Speaking of chronic problems, Istanbul’s art scene has many, including a shortage of genuine capacity and imagination in many of its institutions. If Istanbul Modern, for example, is not going to make actual historical exhibitions drawing from multiple state and private collections—no easy task, for sure—then what institution in Turkey will do this? The point of Istanbul Modern’s establishment in 2004 was to be the “modern art museum” that the aspiring EU-member state severely lacked, which is why the government leased the prominent Bosporus-fronting customs warehouse to a prominent art-collecting family for its use. Now, ten years later, a new state-funded painting and sculpture museum is rising next door to Istanbul Modern, to be run by the Mimar Sinan Fine Arts University, with works from the collection of the Turkish state. I would say that this is meant to rival or even eventually replace Istanbul Modern. However, judging from the pending museum’s design concept, most of the square footage appears devoted to retail and cafés, with small, narrow galleries that are appropriate only for showing paintings.

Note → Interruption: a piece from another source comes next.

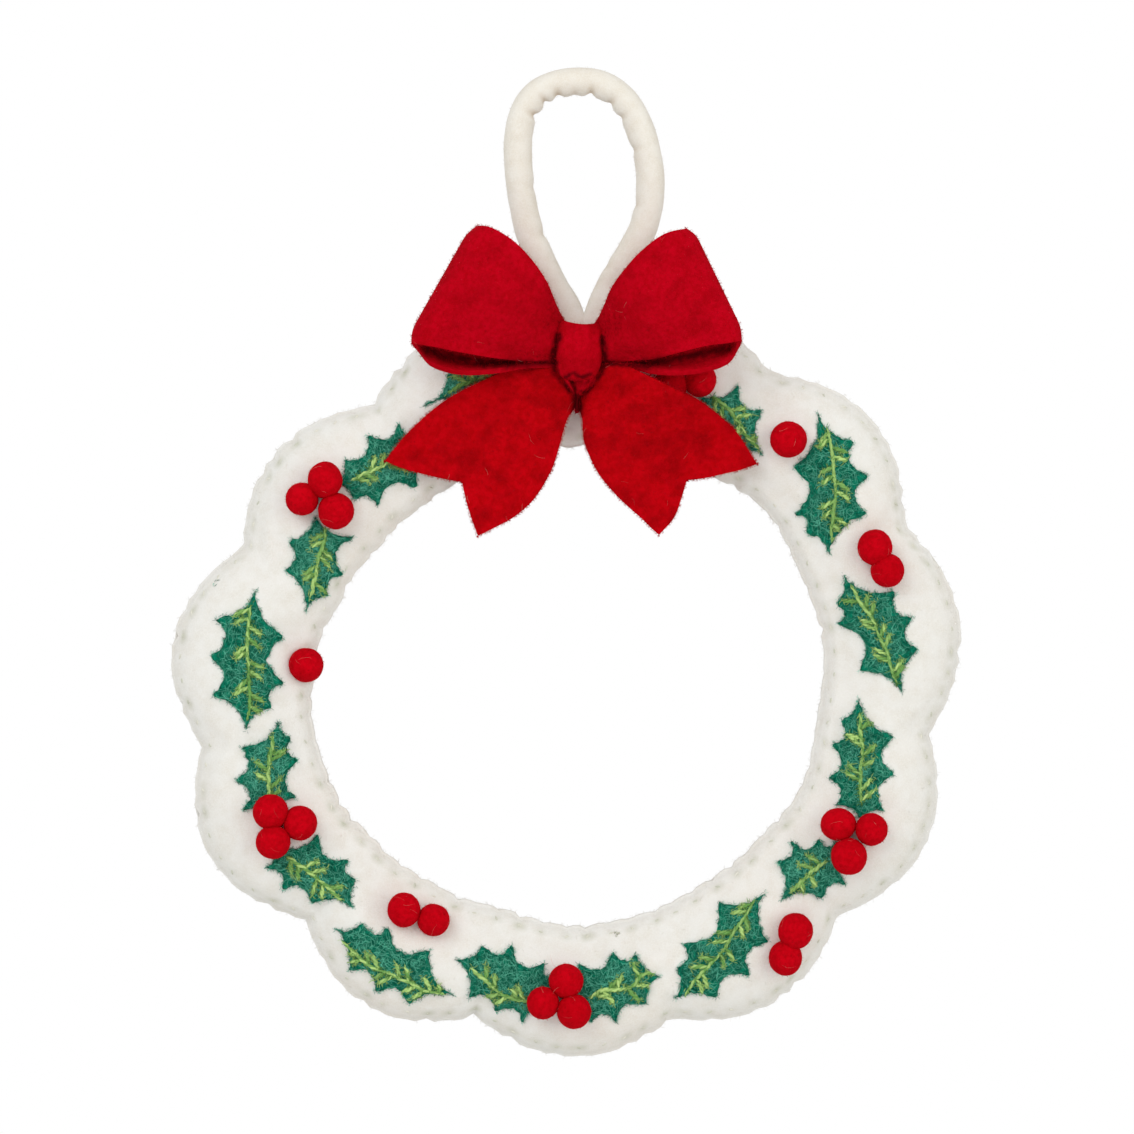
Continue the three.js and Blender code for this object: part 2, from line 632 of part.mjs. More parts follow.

A small preview exhibition of canvases (not a single sculpture was in sight) from the collection was presented with no particular logic, and lacked any commentary—or even rudimentary wall labels with the name-title-date of the artworks—suggesting that this institution will also lack even basic museum capabilities to make exhibitions of 20th- and 21st-century art. You can hear the strands of richness, the depth behind the “pluravocality” of Anatolian culture, but Turkey’s institutions remain better at muffling it than letting it sing.

“Plurivocality: Visual Arts and Music in Turkey” will be on view at Istanbul Modern until November 27, 2014.